Transcoders were introduced in the following papers: Automatically Identifying Local and Global Circuits with Linear Computation Graphs (Ge et al., 2024) and Transcoders Find Interpretable LLM Feature Circuits (Dunefsky et al., 2024). These works demonstrate that transcoders can effectively decompose MLP computations into interpretable circuits while maintaining reconstruction fidelity. For detailed architectural specifications and mathematical formulations, please refer to these papers.

Configuration

Transcoders use the same SAEConfig class as standard SAEs. All sparse dictionary models inherit common parameters from BaseSAEConfig. See the Common Configuration Parameters section for the full list of inherited parameters.

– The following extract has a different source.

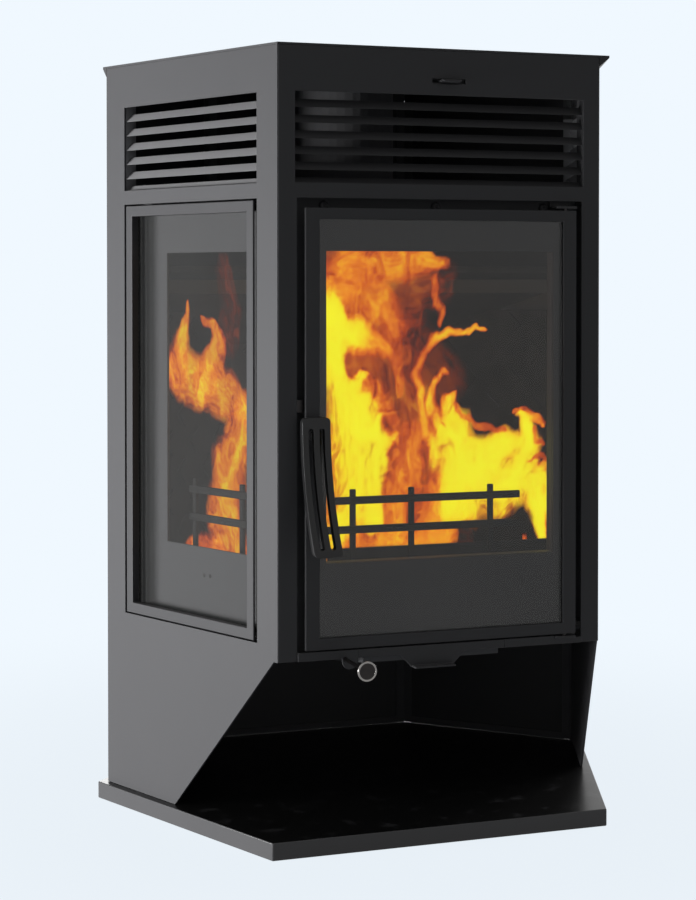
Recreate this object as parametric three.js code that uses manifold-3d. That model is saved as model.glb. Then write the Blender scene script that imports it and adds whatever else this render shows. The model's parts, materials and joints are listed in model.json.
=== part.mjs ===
// A tall corner wood stove with three windows: a folded sheet steel casing on a six-sided plan, a
// welded firebox behind it, a framed glass door, an ash drawer and two air controls.
// Millimetres. +Z is up, the door faces -Y, and +X is to the right of someone facing the door.

import * as THREE from "three";
import { mergeVertices } from "three/addons/utils/BufferGeometryUtils.js";
import Module from "manifold-3d";

const wasm = await Module();
wasm.setup();

// ---------------------------------------------------------------- driving dimensions

// Plan of the casing.
const FRONT_WIDTH = 458;
const SIDE_LENGTH = 390;
const SIDE_FLARE = THREE.MathUtils.degToRad(21.3);
const REAR_LENGTH = 289;
const REAR_SLANT = THREE.MathUtils.degToRad(45);

// Heights of the casing.
const BODY_HEIGHT = 1050;
const BASE_HEIGHT = 23.5;
const SKIRT_HEIGHT = 253;
const CASING_SHEET = 3;
const CAP_SHEET = 3;

// Base and cap.
const BASE_LIP_FRONT = 8;
const BASE_LIP_SIDE = 12;
const BASE_FOLD_IN = 25;
const CAP_LIP_RIGHT = 14;
const CAP_LIP_REAR = 8;
const CAP_HEM_HEIGHT = 12;

// The cut that clears the lower front corner of each side.
const CUT_START = 8.5;
const CUT_END = 226;

// Louvres.
const LOUVRE_DROP = 61.5;
const LOUVRE_HEIGHT = 117.5;
const FRONT_LOUVRE_MARGIN = 24;
const SIDE_LOUVRE_WIDTH = 302;
const SLAT_COUNT = 6;
const SLAT_PITCH = 20.2;
const SLAT_DROP = 11;
const SLAT_SHEET = 2;
const LOUVRE_DEPTH = 17;
const CHEEK_SHEET = 4;
const CHEEK_LAP = 3;

// Openings of the door and of the side windows.
const DOOR_OPENING_MARGIN = 26.25;
const DOOR_OPENING_DROP = 198.7;
const WINDOW_START = 43;
const WINDOW_LENGTH = 302.5;
const WINDOW_BOTTOM = 273;

// Back panel vents.
const VENT_COUNT = 7;
const VENT_WIDTH = 8;
const VENT_HEIGHT = 90;
const VENT_PITCH = 30;
const VENT_BOTTOM = 300;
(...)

Transcoder-Specific Parameters

from lm_saes import SAEConfig
import torch

transcoder_config = SAEConfig(
    # Transcoder-specific: different hook points
    hook_point_in="blocks.6.ln2.hook_normalized",  # Input to MLP
    hook_point_out="blocks.6.hook_mlp_out",        # Output from MLP
    use_glu_encoder=False,

    # Common parameters (documented in Sparse Dictionaries overview)
    d_model=768,
    expansion_factor=32,
    act_fn="topk",
    top_k=64,
    dtype=torch.float32,
    device="cuda",
)
Parameter Type Description Default
hook_point_in str Hook point before the computational unit (e.g., blocks.L.ln2.hook_normalized for MLP input). Must differ from hook_point_out for transcoders Required
hook_point_out str Hook point after the computational unit (e.g., blocks.L.hook_mlp_out for MLP output). Must differ from hook_point_in for transcoders Required
use_glu_encoder bool Whether to use a Gated Linear Unit (GLU) in the encoder. GLU can improve expressiveness but increases parameter count False

Transcoder vs SAE

When hook_point_in != hook_point_out, the configuration defines a transcoder rather than a standard SAE. This allows the model to learn the transformation between two different points in the network.

Initialization Strategy

Proper initialization is crucial for training high-quality transcoders. We recommend the following configuration:

from lm_saes import InitializerConfig

initializer = InitializerConfig(
    bias_init_method="geometric_median",
    init_encoder_bias_with_mean_hidden_pre=True,
    init_encoder_with_decoder_transpose=False,
    grid_search_init_norm=True,
    initialize_tc_with_mlp=True,
    model_layer=6,  # Specify which layer to extract MLP weights from
)
Parameter Recommended Value Description
bias_init_method "geometric_median" Initializes the decoder bias using the geometric median of the activation distribution, which is more robust to skewed/biased activations than "all_zero"
init_encoder_bias_with_mean_hidden_pre True Initializes the encoder bias with the mean of the pre-activation distribution, which is more robust to skewed/biased activations and stabilizes early training
init_encoder_with_decoder_transpose False Disables encoder initialization from decoder transpose. This is typically set to False when training transcoder
grid_search_init_norm True Performs a grid search to find the optimal encoder/decoder weight scale that minimizes initial MSE loss
initialize_tc_with_mlp True Initializes the transcoder decoder weights with the corresponding MLP layer weights. This helps the transcoder start from a good approximation of the MLP computation
model_layer Layer index Specifies which layer to extract MLP weights from. Should match the layer number in your hook_point_in/hook_point_out configuration

This initialization strategy is particularly effective for transcoders decomposing MLP sublayers, as it allows the transcoder to start from a good approximation of the target computation and converge faster during training.

Training

Training a Transcoder follows the same workflow as described in the Train SAEs guide.